**WHAT TO WORK ON**
In the data below, find each line containing the string "caption" and return it.

**MATERIAL SHOWN**
• • • • •

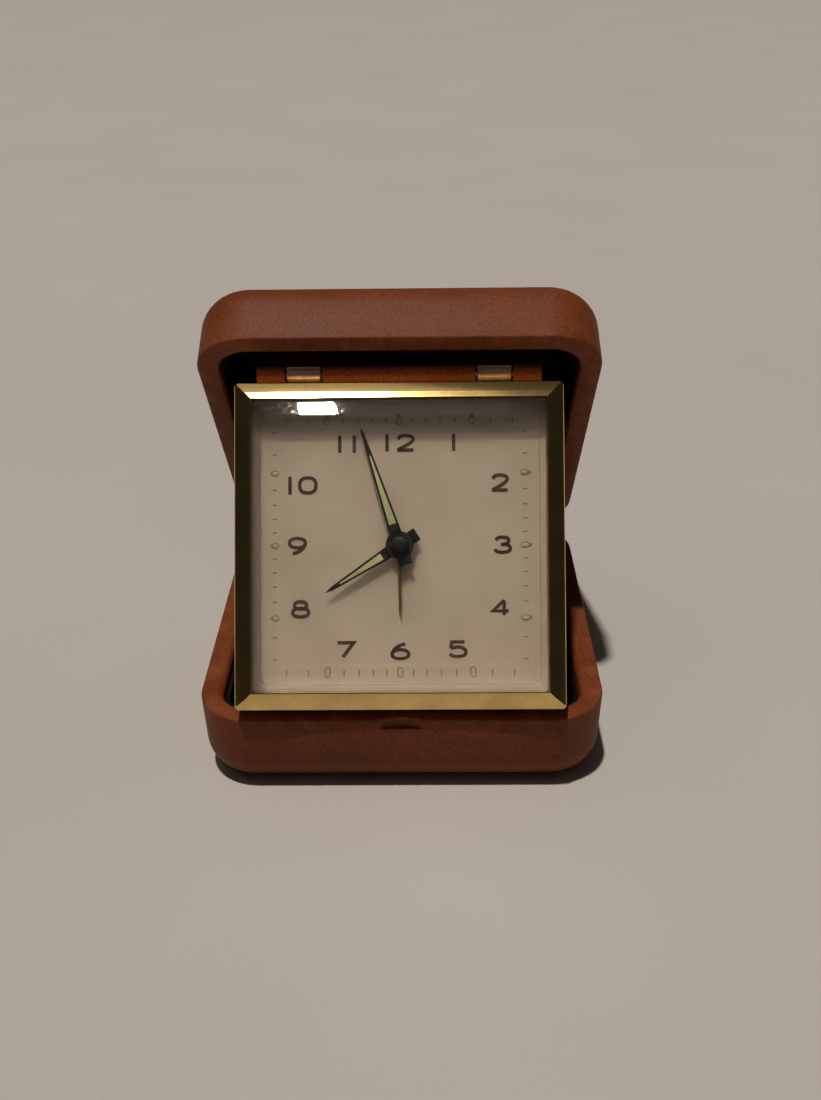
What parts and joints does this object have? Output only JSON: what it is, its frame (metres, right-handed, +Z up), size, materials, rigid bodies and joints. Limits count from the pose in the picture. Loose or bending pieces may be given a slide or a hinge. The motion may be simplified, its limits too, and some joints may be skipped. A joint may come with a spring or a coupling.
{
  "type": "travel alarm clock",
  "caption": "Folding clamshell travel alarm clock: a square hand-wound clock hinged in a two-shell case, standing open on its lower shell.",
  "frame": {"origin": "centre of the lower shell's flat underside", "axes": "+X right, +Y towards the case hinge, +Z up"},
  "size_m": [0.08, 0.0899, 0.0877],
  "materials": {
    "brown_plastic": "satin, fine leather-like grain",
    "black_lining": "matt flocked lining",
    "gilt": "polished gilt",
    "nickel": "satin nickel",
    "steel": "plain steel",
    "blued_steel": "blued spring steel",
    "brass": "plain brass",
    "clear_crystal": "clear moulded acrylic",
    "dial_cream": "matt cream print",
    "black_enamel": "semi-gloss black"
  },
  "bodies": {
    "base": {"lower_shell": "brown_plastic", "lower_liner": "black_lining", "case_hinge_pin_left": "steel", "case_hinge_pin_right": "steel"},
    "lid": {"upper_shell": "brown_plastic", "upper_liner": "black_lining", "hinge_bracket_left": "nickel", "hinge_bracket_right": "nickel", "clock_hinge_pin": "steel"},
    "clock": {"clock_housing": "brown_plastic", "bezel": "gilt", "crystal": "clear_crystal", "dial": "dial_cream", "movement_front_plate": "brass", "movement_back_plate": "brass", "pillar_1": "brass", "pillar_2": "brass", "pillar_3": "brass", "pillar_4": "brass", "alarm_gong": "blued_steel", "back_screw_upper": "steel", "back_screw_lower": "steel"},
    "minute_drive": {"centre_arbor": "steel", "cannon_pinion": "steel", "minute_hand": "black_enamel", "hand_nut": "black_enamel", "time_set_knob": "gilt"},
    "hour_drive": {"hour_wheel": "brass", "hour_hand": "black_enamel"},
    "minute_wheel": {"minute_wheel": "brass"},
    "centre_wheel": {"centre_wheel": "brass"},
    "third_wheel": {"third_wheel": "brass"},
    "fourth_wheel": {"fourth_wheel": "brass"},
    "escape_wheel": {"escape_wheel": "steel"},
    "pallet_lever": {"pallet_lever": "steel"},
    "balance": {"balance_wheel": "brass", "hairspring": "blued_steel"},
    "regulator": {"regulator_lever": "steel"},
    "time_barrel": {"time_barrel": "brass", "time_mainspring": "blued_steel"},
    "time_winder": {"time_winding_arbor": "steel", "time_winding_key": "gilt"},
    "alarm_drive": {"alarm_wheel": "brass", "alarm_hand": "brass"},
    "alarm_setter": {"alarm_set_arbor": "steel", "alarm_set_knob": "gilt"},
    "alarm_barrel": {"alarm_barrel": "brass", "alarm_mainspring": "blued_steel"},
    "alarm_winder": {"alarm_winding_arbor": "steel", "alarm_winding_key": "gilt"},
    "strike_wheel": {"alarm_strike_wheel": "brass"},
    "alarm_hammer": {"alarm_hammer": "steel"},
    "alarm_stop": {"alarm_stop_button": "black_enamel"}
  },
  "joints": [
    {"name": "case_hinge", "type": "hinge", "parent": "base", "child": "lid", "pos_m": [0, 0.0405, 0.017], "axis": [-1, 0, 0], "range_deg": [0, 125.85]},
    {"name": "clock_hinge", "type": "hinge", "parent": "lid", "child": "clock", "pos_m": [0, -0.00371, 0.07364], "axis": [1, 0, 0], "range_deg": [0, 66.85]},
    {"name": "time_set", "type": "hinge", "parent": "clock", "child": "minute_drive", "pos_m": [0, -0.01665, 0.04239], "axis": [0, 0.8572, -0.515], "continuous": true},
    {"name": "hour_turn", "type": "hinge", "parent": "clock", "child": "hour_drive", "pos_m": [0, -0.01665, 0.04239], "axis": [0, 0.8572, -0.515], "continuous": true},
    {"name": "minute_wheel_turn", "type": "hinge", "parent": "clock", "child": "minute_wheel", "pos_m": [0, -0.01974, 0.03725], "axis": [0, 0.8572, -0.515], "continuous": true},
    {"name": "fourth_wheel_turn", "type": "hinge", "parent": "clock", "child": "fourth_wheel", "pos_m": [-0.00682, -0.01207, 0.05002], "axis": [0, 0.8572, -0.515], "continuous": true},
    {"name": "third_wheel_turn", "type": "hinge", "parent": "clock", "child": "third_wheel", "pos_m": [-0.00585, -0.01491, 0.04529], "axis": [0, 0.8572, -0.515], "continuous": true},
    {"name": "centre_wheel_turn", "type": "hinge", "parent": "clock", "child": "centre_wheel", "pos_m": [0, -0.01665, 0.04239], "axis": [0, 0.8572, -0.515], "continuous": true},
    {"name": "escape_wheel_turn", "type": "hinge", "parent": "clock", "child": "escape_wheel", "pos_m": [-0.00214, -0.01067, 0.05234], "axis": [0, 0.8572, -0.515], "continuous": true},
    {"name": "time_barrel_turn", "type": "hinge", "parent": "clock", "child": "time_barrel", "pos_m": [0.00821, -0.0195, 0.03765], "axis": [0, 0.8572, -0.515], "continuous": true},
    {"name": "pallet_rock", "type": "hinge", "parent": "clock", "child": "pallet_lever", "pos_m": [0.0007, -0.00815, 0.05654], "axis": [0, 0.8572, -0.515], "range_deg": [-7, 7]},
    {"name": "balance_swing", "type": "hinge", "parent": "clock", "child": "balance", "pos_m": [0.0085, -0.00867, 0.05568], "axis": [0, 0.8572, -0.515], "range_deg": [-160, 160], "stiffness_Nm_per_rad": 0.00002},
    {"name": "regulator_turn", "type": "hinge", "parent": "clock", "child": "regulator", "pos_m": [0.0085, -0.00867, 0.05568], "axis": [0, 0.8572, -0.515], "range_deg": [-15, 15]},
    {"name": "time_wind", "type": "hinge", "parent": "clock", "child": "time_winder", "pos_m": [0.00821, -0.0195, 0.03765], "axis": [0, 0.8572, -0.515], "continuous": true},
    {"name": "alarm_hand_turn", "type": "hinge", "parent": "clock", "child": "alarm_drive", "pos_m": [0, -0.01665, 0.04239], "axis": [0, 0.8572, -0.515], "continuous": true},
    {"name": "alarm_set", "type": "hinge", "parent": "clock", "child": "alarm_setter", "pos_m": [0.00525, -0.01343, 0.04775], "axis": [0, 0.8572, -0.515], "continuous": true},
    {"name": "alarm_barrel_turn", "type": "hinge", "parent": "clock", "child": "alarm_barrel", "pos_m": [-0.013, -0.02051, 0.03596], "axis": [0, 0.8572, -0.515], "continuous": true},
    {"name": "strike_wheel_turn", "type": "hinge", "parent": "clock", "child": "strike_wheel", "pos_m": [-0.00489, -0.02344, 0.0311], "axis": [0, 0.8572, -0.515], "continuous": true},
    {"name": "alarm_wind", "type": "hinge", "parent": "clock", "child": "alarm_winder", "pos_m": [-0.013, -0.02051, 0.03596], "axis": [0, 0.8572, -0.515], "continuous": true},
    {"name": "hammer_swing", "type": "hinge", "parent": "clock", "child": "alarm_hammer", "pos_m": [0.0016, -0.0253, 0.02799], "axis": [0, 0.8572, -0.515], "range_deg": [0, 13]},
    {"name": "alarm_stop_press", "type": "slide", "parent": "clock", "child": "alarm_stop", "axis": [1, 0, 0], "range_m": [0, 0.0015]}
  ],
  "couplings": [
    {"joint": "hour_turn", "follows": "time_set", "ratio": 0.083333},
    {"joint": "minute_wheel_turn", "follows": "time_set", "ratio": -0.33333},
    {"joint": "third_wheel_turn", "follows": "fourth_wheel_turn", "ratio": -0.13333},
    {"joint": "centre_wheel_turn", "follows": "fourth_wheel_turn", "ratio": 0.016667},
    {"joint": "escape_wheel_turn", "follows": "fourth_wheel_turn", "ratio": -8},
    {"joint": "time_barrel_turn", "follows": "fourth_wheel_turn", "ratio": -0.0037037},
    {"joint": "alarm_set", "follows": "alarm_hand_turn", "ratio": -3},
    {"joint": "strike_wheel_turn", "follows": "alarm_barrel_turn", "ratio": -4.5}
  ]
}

• • • • •

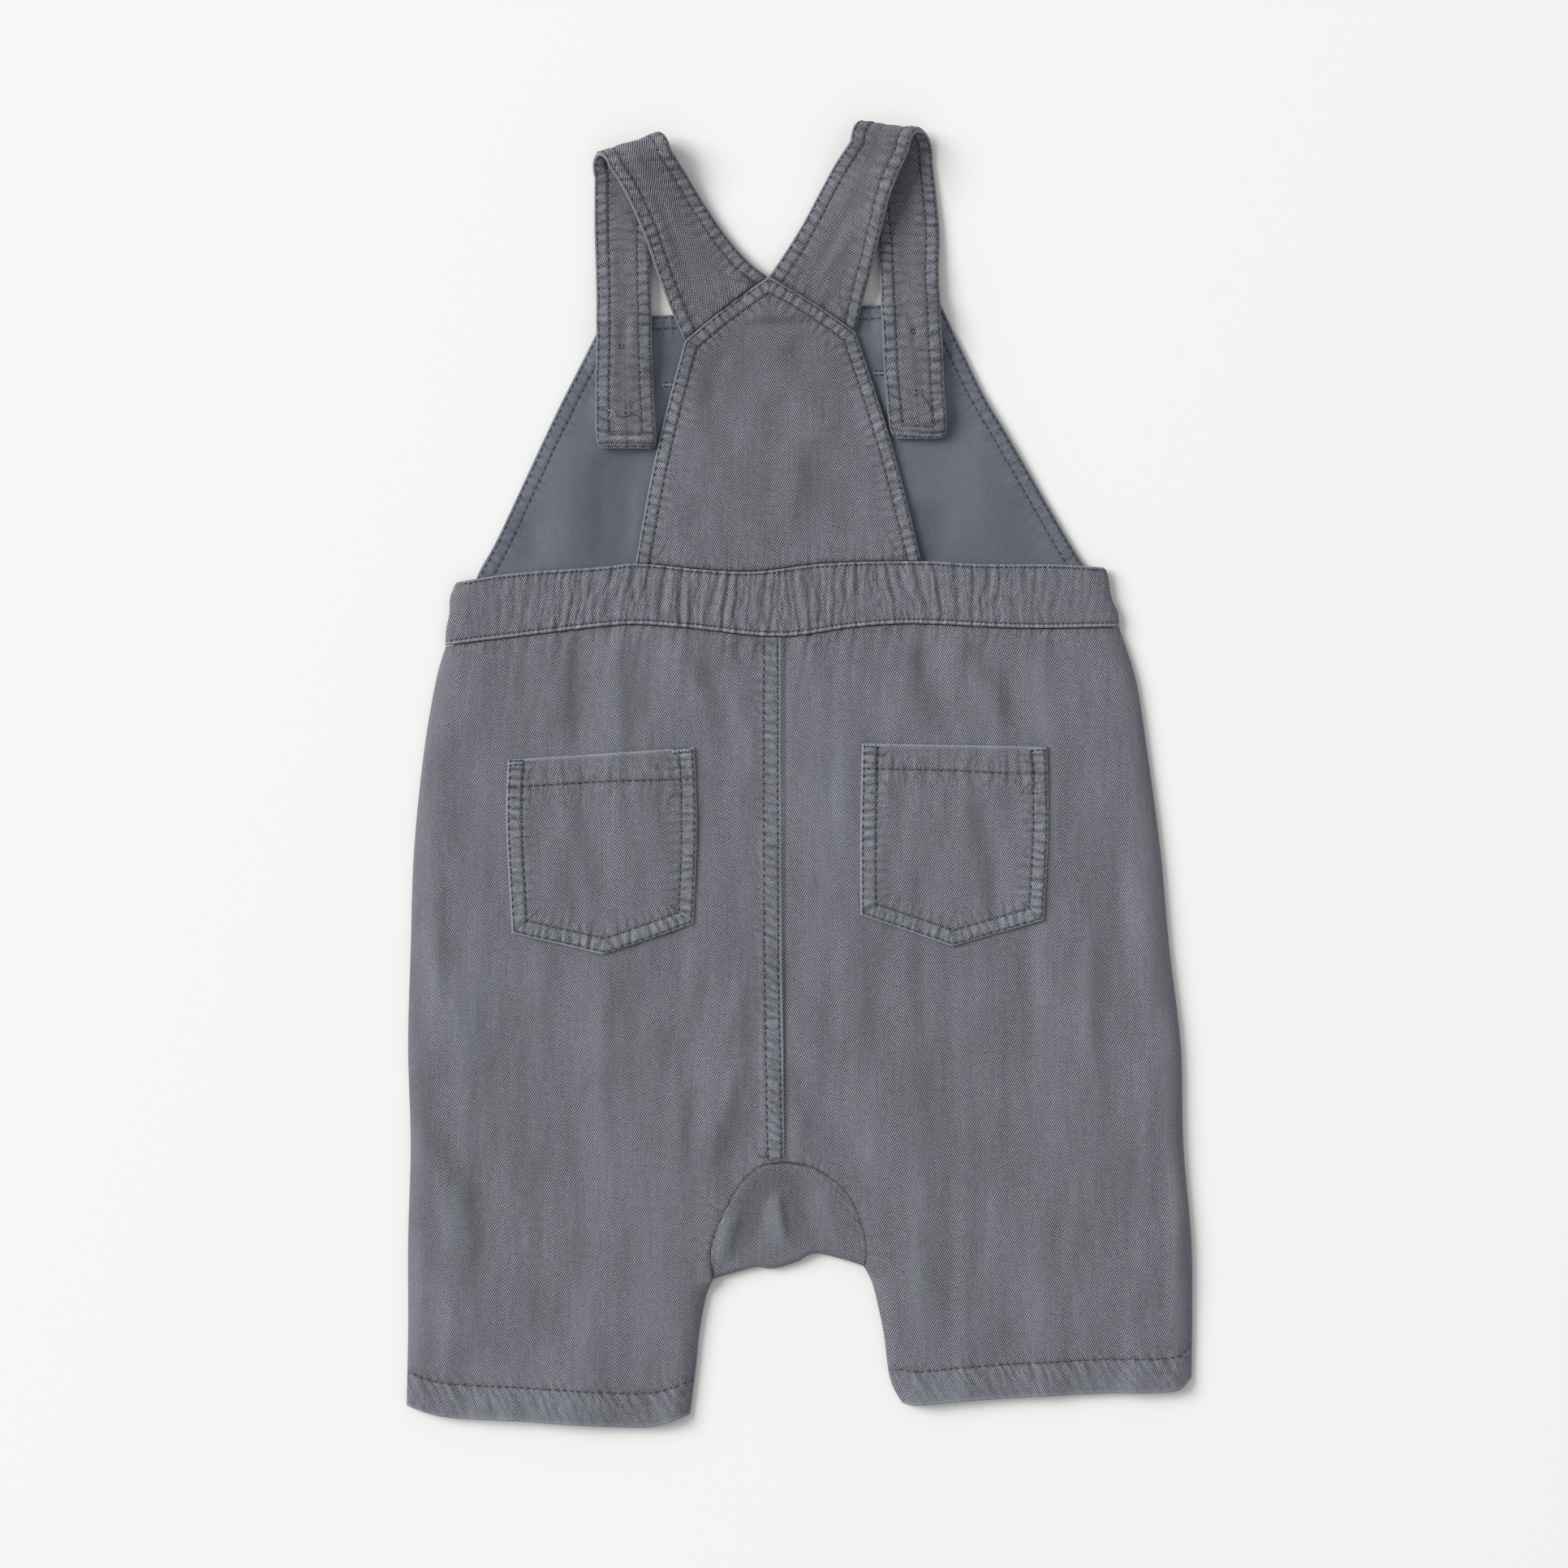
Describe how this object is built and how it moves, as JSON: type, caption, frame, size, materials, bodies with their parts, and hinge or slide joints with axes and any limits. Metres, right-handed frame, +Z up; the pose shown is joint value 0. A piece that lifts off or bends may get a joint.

• • • • •

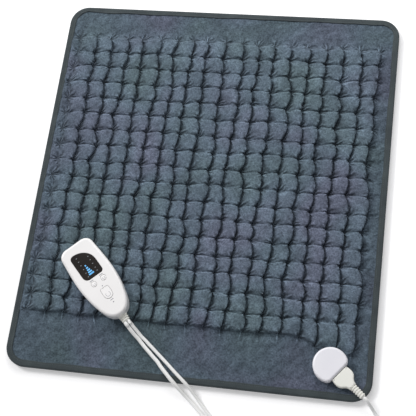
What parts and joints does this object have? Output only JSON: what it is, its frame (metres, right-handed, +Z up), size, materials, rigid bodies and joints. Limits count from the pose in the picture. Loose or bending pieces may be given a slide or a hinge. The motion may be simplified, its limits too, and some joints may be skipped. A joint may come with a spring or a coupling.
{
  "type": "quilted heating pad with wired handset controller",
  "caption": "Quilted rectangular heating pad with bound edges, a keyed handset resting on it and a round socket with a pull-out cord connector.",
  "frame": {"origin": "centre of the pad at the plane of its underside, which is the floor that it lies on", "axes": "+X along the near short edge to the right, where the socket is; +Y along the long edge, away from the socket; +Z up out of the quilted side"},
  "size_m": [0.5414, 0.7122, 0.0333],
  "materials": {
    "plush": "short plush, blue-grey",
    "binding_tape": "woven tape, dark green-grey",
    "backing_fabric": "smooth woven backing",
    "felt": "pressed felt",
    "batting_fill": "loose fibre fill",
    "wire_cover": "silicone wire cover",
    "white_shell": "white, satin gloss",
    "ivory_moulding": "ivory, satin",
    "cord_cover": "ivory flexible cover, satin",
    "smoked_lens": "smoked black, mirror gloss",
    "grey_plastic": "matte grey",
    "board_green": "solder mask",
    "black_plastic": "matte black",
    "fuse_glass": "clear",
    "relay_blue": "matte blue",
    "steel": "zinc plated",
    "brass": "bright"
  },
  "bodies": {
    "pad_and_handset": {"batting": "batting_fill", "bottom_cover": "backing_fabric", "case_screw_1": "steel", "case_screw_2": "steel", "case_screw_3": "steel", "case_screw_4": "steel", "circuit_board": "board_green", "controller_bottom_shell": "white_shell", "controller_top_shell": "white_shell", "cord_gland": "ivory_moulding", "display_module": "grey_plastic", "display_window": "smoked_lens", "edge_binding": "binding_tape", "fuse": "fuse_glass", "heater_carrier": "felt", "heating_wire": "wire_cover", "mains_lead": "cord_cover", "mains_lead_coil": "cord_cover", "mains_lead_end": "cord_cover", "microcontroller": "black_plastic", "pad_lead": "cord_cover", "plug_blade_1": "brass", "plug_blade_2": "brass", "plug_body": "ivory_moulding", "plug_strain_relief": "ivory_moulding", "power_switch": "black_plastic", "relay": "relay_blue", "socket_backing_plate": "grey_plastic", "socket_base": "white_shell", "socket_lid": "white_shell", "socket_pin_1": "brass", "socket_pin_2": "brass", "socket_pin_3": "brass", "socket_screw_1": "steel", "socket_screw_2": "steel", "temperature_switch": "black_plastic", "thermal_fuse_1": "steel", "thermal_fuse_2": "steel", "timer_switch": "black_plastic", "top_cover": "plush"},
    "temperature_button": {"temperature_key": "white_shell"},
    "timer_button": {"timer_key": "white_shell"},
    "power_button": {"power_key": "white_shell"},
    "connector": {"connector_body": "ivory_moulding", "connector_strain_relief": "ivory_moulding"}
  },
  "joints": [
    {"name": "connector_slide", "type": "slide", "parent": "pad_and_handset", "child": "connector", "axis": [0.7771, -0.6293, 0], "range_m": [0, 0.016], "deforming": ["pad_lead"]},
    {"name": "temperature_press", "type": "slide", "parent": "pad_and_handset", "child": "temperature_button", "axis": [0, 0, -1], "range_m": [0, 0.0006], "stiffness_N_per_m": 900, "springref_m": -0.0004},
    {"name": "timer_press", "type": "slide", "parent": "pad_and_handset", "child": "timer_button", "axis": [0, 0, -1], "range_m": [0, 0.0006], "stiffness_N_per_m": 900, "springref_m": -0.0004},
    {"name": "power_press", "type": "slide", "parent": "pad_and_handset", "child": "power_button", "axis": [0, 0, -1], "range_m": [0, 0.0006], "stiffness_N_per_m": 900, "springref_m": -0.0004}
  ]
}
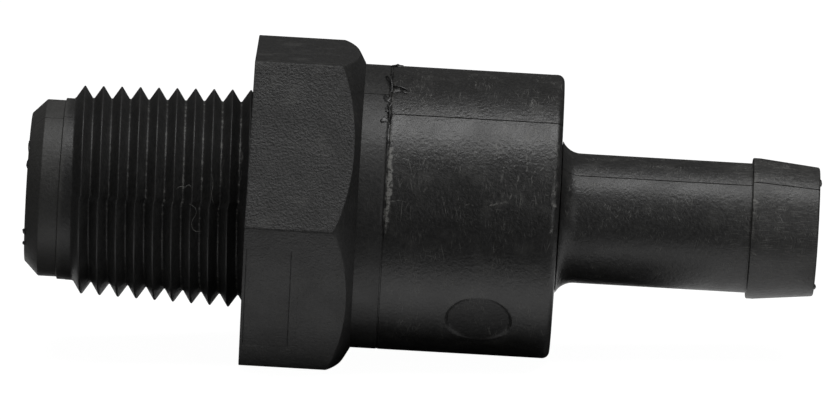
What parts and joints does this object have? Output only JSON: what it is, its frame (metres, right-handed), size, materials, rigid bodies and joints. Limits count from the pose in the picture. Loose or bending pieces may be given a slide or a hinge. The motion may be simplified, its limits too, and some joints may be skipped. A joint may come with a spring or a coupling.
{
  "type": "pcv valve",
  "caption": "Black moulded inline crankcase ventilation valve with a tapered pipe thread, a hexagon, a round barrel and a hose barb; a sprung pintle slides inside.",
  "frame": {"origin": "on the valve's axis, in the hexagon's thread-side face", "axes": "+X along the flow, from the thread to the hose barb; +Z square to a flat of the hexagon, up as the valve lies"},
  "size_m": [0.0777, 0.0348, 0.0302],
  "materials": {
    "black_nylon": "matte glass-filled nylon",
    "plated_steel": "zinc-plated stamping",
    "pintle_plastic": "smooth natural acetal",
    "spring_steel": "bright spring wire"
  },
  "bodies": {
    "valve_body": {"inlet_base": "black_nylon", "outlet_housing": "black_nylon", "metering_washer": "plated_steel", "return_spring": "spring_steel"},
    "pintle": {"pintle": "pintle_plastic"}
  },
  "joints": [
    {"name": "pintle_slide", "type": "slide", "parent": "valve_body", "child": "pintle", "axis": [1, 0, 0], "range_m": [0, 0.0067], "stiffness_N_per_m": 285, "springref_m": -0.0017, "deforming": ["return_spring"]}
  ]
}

• • • • •

**PROBLEM SOLUTION**
  "caption": "Folding clamshell travel alarm clock: a square hand-wound clock hinged in a two-shell case, standing open on its lower shell.",
Describe how this object is built and how it moves, as JSON: type, caption, frame, size, materials, bodies with their parts, and hinge or slide joints with axes and any limits. Metres, right-handed frame, +Z up; the pose shown is joint value 0. A piece that lifts off or bends may get a joint.
  "caption": "Quilted rectangular heating pad with bound edges, a keyed handset resting on it and a round socket with a pull-out cord connector.",
  "caption": "Black moulded inline crankcase ventilation valve with a tapered pipe thread, a hexagon, a round barrel and a hose barb; a sprung pintle slides inside.",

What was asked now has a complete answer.